In about 25 years, I have seen only two PSUs fail.  One was plugged up
by dust and started smoking and might have set the place on fire if the
person using the computer hadn't pulled the plug.  There is reasons why
I hate setting computers on the floor ...  The other one didn't survive
a transition from 230V to 110V, though it was rated for that range.

> I have a five year old machine that I use for working from home. I
> was
> considering collecting parts for it so if I need to fix it quickly I
> can.
> But if those parts are going to go bad on me regardless of use then
> there's
> less incentive to spend money today.

You're worrying too much.  Those collected parts will most likely go
bad through technical obsolescence and not from being used or not used.

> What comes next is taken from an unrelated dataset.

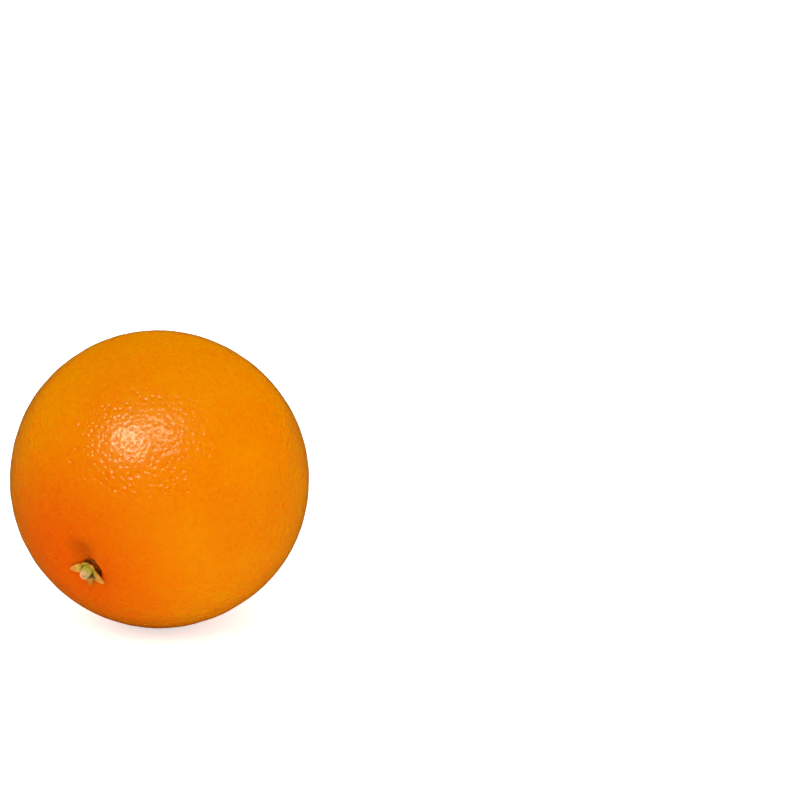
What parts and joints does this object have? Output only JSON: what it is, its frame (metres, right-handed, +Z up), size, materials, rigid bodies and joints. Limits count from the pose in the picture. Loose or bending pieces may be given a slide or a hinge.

That is when you have good hardware to begin with, like a nice
workstation from HP or Dell with ECC RAM and a Xeon in it.  If you
don't, you might get a Dell workstation (because it has basically
become impossible to get firmware from HP) used off ebay, or even a new
one.  Then you can still keep your current computer as a fallback.  But
with a new workstation, you get a warranty ...

Five years is not old for a workstation.  After about 10 years, they're
starting to get somewhat slow.  If you're planning to keep one like 5--
10 years, it's probably better to buy new because it'll cost about as
much when you start upgrading a used one.

Life is way too short for bad hardware.